• Exercise requirements: The listing beneath should be written out in full, exactly as shown.

-- START --

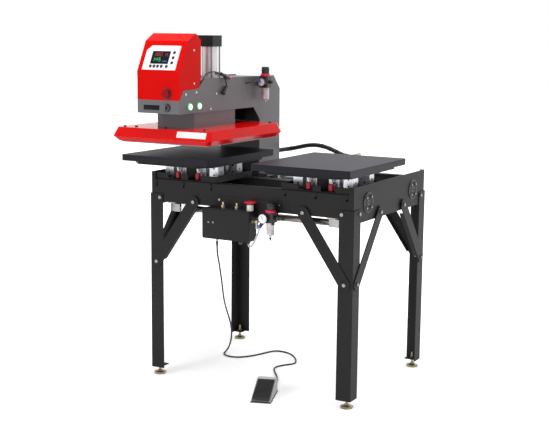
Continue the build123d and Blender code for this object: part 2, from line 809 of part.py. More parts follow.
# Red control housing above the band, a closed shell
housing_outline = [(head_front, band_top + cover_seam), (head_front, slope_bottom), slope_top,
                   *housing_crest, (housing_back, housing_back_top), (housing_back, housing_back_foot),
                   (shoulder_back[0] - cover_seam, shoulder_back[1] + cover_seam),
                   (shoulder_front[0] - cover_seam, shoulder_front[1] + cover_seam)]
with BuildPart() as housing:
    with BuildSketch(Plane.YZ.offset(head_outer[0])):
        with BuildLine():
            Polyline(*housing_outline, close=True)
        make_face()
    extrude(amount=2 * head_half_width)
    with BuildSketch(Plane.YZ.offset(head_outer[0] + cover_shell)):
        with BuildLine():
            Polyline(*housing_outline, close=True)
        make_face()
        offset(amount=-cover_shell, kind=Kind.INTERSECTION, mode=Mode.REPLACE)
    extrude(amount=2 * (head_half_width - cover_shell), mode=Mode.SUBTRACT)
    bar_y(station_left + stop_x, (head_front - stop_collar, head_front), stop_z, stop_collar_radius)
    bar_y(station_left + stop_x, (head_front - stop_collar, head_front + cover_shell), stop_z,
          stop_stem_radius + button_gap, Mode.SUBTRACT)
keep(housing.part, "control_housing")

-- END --

• Solution for this exercise:
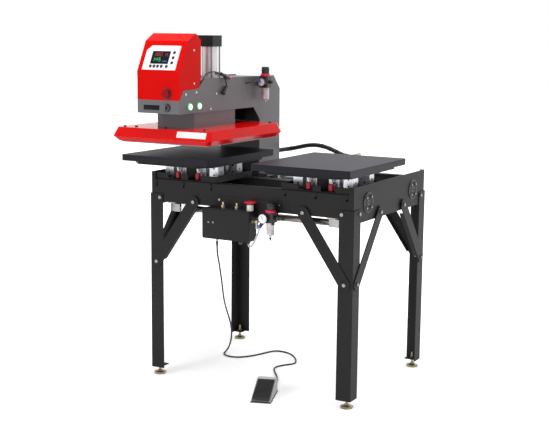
Continue the build123d and Blender code for this object: part 2, from line 809 of part.py. More parts follow.
# Red control housing above the band, a closed shell
housing_outline = [(head_front, band_top + cover_seam), (head_front, slope_bottom), slope_top,
                   *housing_crest, (housing_back, housing_back_top), (housing_back, housing_back_foot),
                   (shoulder_back[0] - cover_seam, shoulder_back[1] + cover_seam),
                   (shoulder_front[0] - cover_seam, shoulder_front[1] + cover_seam)]
with BuildPart() as housing:
    with BuildSketch(Plane.YZ.offset(head_outer[0])):
        with BuildLine():
            Polyline(*housing_outline, close=True)
        make_face()
    extrude(amount=2 * head_half_width)
    with BuildSketch(Plane.YZ.offset(head_outer[0] + cover_shell)):
        with BuildLine():
            Polyline(*housing_outline, close=True)
        make_face()
        offset(amount=-cover_shell, kind=Kind.INTERSECTION, mode=Mode.REPLACE)
    extrude(amount=2 * (head_half_width - cover_shell), mode=Mode.SUBTRACT)
    bar_y(station_left + stop_x, (head_front - stop_collar, head_front), stop_z, stop_collar_radius)
    bar_y(station_left + stop_x, (head_front - stop_collar, head_front + cover_shell), stop_z,
          stop_stem_radius + button_gap, Mode.SUBTRACT)
keep(housing.part, "control_housing")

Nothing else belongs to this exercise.